【小説の分類】作品への向き合い方、舵を取る方向【書き手の志】
小説はさまざまな観点から分類することができます。
ジャンルの違いはもちろん、作品全体に染み込ませる要素が「娯楽」か「芸術」でも変わってきますね。
今回は「書き手の志(こころざし)」に重きをおいて、小説を分類してみます。
かんたんにいえば、「どのような作品に仕上げたいのか」ということです。
作品に向き合い、どのように舵を取っていくのかについて考えましょう。
読者に迎合する作品
自分ないし文芸界全体の「読者人口」を増やしたいのであれば、読者に迎合する作品を書くことになるでしょう。
誤解を恐れずにいえば、「売れると見込んで書く作品」です。
そのため、一般的には娯楽の要素が多く盛り込まれるはずです。
個々の読み手に向けて書くというよりも、多くの読者の心に響くよう書くことが求められます。
出版社の側から執筆を依頼された場合、文章の裏に「利益が出る見込み」を潜めておかなければなりません。
金銭のやりとりが生じる契約であれば、当然ながら”多くの読者にウケるもの”が求められます。
創作でなくても、雑誌の企画に参加したり、インターネットの記事を作成したりなども同様です。
あなたが有名人であれば読者から歩み寄ってくれるかもしれませんが、そうでない場合、依頼ありきで書く作品は経済的なメリットが必要とされるでしょう。
双方の望みが合致する作品
「書き手の願望」と「読み手の要望」とで整合性がとれることがあります。
前項のように受注生産的な作品ではありません。
書き手が表現したいことと、読み手が求めるもの。
これらが合致するのが、理想的な作品といえます。
多くの読み手に届けるために、あるいは経済的に自立するためにも、書き手としては目標にすべき状態ですね。
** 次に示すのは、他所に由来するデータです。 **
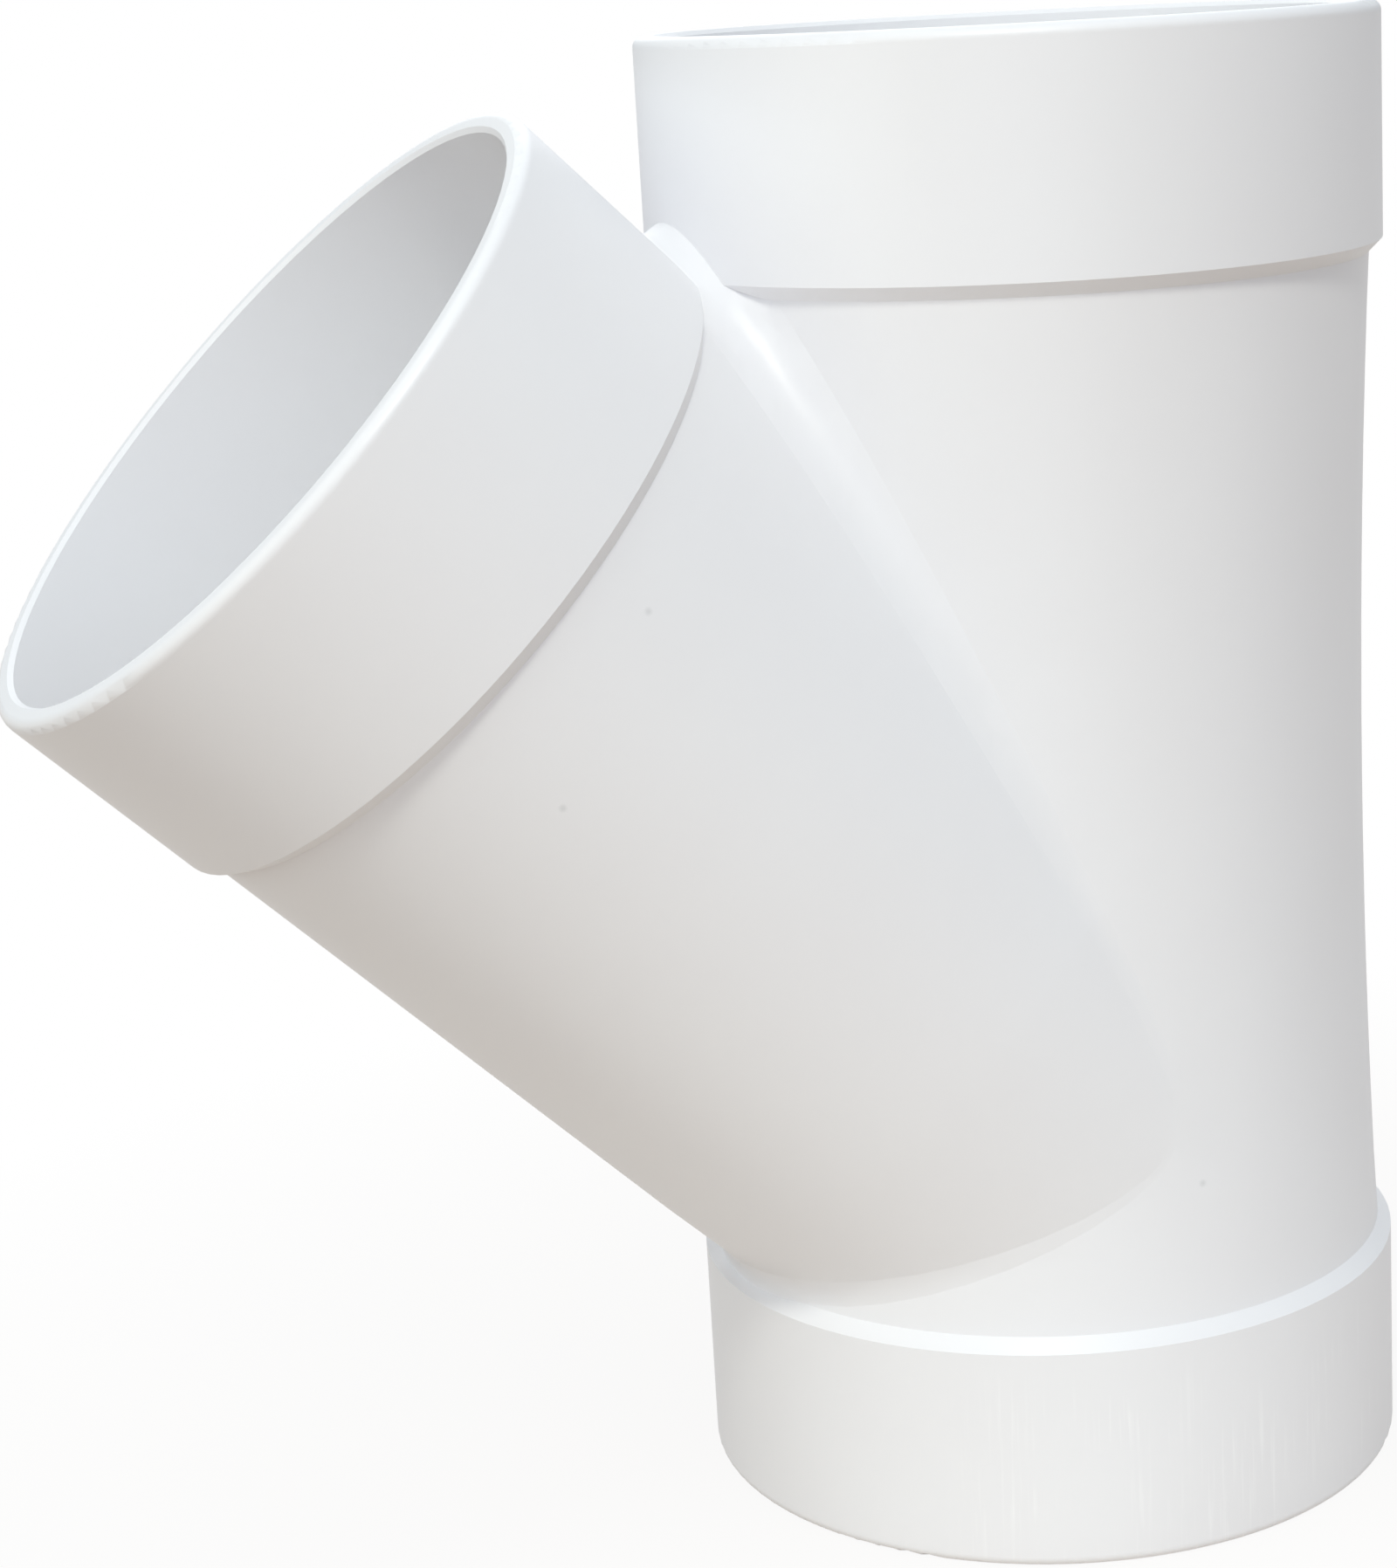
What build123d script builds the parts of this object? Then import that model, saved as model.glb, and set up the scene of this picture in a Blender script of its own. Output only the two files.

とはいえ、「書き手本人が思うままに表現したことを読み手が求めている状態」を作りだすのは至難の業です。
相応のキャリアも必要になるでしょうし、その過程でいわゆる”ファン”がついてくれなければ成立しません。
「死後に評価された」というパターンは、需要と供給の関係のなかでタイムラグが生じたことになります。
双方の望みが遅延なく合致するよう、目標としてしっかり見据えながら、できるだけ理想の状態に近づけるようにしましょう。
信念をもって表現する作品
ときには「きっと受け容れられないだろうな」と思いながら書く作品もあります。
読み手の批判的なリアクションを予測しつつも、それでも表現しなければ気がすまない。
自分自身のこだわりを裏切ることができず、お金の事情など気にかけない。
いわば書き手なりの信念をもって表現する作品です。
重要なポイントとして考えるべきは、読み手の批判です。
たとえば「差別問題」はその扱いが非常にデリケートで、表現における隠れたタブーのひとつでもあります。
どうしても書き手が差別問題をテーマに表現したいのであれば、突き進んでみるのもひとつの手です。
きっと、その信念を失ってしまうことに耐えられないでしょうから、批判を覚悟しつつも挑戦しましょう。
自由に舵取りできる
実のところ、これまでご紹介した3つの分類は、根幹の部分でつながっています。
しっかり読み手を楽しませて、しっかり売れたい場合は、より多くの読者に迎合するものを目指しましょう。
その上で、自分の表現したい内容との整合性をとることも重要ですね。
もちろんお金は大事ですし、読み手の存在はそれ以上に大事ですが、それもこれも書き手の信念の上に成り立っているべきです。
したがってこれらはまったく別物というわけでなく、「書き手の志」に違いがあることによって差が生じているのです。
創作、とくに小説を書く場合、私たちには「自由」が与えられています。
進むべき方向を決め、最初の舵を取るのは書き手自身です。
志を強くもち、自分の作品と向き合っていきましょう。